A la fin de 1841, le nombre de kilomètres exploités en France était de 569 ayant coûté 165 millions, tandis que l’ensemble du réseau européen comptait en exploitation 9,281 kilomètres. Ces chiffres indiquent à quel point la France se trouvait en arrière de la Grande-Bretagne et des principales nations du continent. La loi de 1842 donna l’impulsion : six ans après, en 1848, il y avait en exploitation, sur le réseau français, 2,222 kilomètres ayant coûté 797 millions, soit 110 millions dépensés par l’état et 687 millions par les compagnies. L’industrie privée fournissait ainsi l’éclatante démonstration de ses forces. Elle pouvait revendiquer la plus grande part de l’œuvre accomplie : l’état n’était en quelque sorte que son auxiliaire, et il ne l’assistait que dans une proportion assez restreinte. Survint la révolution de 1848, qui tarit toutes les sources du crédit. Les capitaux se cachaient, le trésor était vide, et il fallait recourir à des taxes extraordinaires pour assurer les services publics. Certes le moment était mal choisi pour imposer à l’état les dépenses de la construction et la responsabilité de l’exploitation des chemins de fer. Le gouvernement de 1848 en eut cependant la pensée, qui ne put aller au-delà de la préparation d’un projet de loi. Avec quels fonds, sous quelle forme acceptable l’état aurait-il racheté les concessions et remboursé les dépenses déjà faites ? Comment aurait-il continué le réseau ? Les compagnies, sur lesquelles venait de peser par surcroît la menace de cette expropriation onéreuse autant qu’illégitime, se voyaient elles-mêmes réduites à l’impuissance ; elles subissaient les effets de la crise qui paralysait toutes les affaires, et elles n’avaient plus le crédit nécessaire pour exécuter leurs engagemens. De 1848 à 1851, il n’y eut pas de concessions nouvelles, les travaux furent sensiblement ralentis, et le développement du réseau français sembla indéfiniment ajourné.

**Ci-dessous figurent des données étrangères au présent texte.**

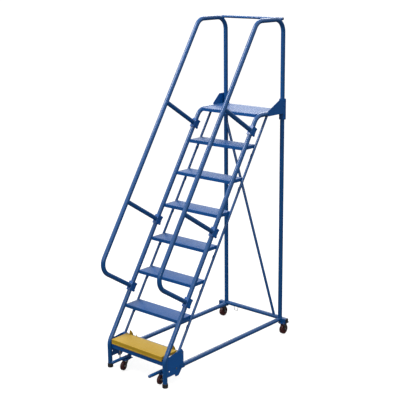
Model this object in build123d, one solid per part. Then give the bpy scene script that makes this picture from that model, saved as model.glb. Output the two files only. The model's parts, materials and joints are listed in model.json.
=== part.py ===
from build123d import *
import os
from math import atan2, cos, radians, sin, tan

# Rolling warehouse ladder: eight rises to a guarded platform, a hinged lock step at the bottom,
# two rigid casters behind, and two swivel casters on a tilting carriage in front.
# Millimetres. +Z is up, +Y is the way a person climbs, X runs across the ladder.
# Everything is drawn with y = 0 at the front feet and moved to the base centre when it is saved.

# ---- overall sizes ----
step_rise = 254.0
step_run = 164.0
step_count = 8
half_width = 313.0              # mid-plane to the stringer centreline
post_y = 1510.0                 # front feet to the rear posts
handrail_height = 758.0         # platform to the handrail centreline
bend_height = 224.0             # where the stringer's leg and slope would meet

# ---- tube and sheet stock ----
tube_r = 19.0
tube_wall = 2.0
thin_r = 11.0
thin_wall = 1.6
brace_r = 12.0
pedal_r = 13.5
bar_r = 12.0
sheet = 2.5
plate = 3.0
weld_gap = 0.15                 # pieces that are welded or bolted together lie this far apart
bolt_r = 4.0
bolt_clearance = 0.25
shaft_clearance = 0.06          # radial, on everything that turns

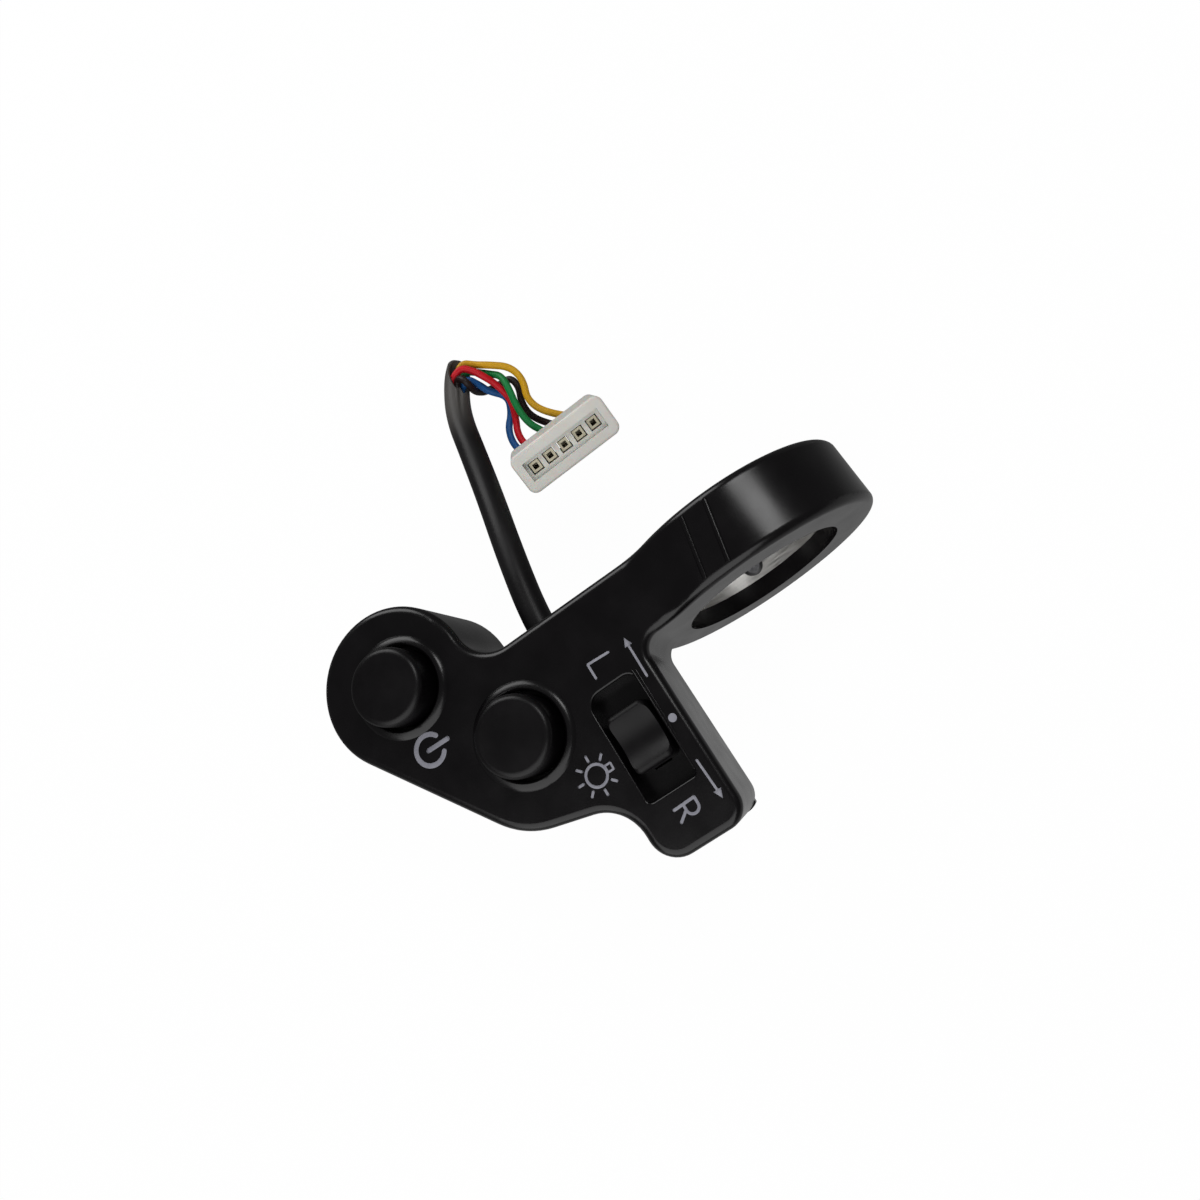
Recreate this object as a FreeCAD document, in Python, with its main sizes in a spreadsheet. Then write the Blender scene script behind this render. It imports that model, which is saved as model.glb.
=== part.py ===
import FreeCAD, Part
import math
import os
import re

import Sketcher
from FreeCAD import Placement, Rotation, Vector

# A handlebar switch for an electric scooter: a clamp ring, a flat panel with
# two push buttons and a three-way turn-signal slider, and a short lead.
# Millimetres. The origin is the centre of the bar bore, +X runs along the bar,
# +Y points away from the panel and +Z is the way the panel faces.

doc = FreeCAD.newDocument("ScooterSwitch")
sheet = doc.addObject("Spreadsheet::Sheet", "Sizes")

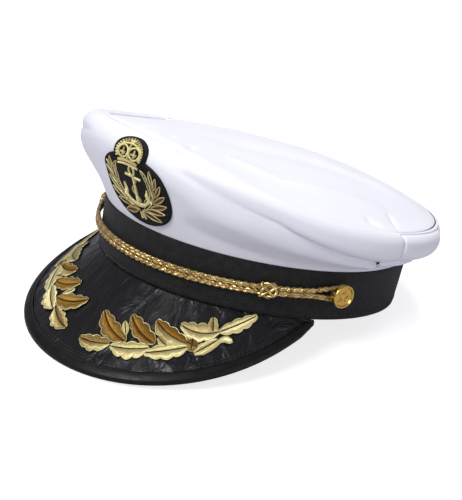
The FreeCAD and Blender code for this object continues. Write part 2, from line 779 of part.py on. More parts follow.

Le gouvernement issu du 2 décembre avait donc un grand devoir à remplir, et ce devoir s’accordait avec son intérêt, car il lui importait essentiellement non-seulement de reprendre l’œuvre interrompue par la république, mais encore de dépasser les progrès réalisés ou promis sous la monarchie constitutionnelle. Au surplus, la question des chemins de fer s’imposait d’elle-même et avant toute autre à la sollicitude du pouvoir nouveau ; elle tenait le premier rang dans les ardentes préoccupations du public, et il est permis de dire sans exagération qu’elle était alors, pour le gouvernement comme pour le pays, la question vitale. Toutefois, après le temps d’arrêt subi depuis 1848, elle rencontrait les plus graves difficultés.

  1. L’historique des débats relatifs au régime des concessions a été exposé avec une grande clarté par M. A. Audiganne (les Chemins de fer aujourd’hui et dans cent ans).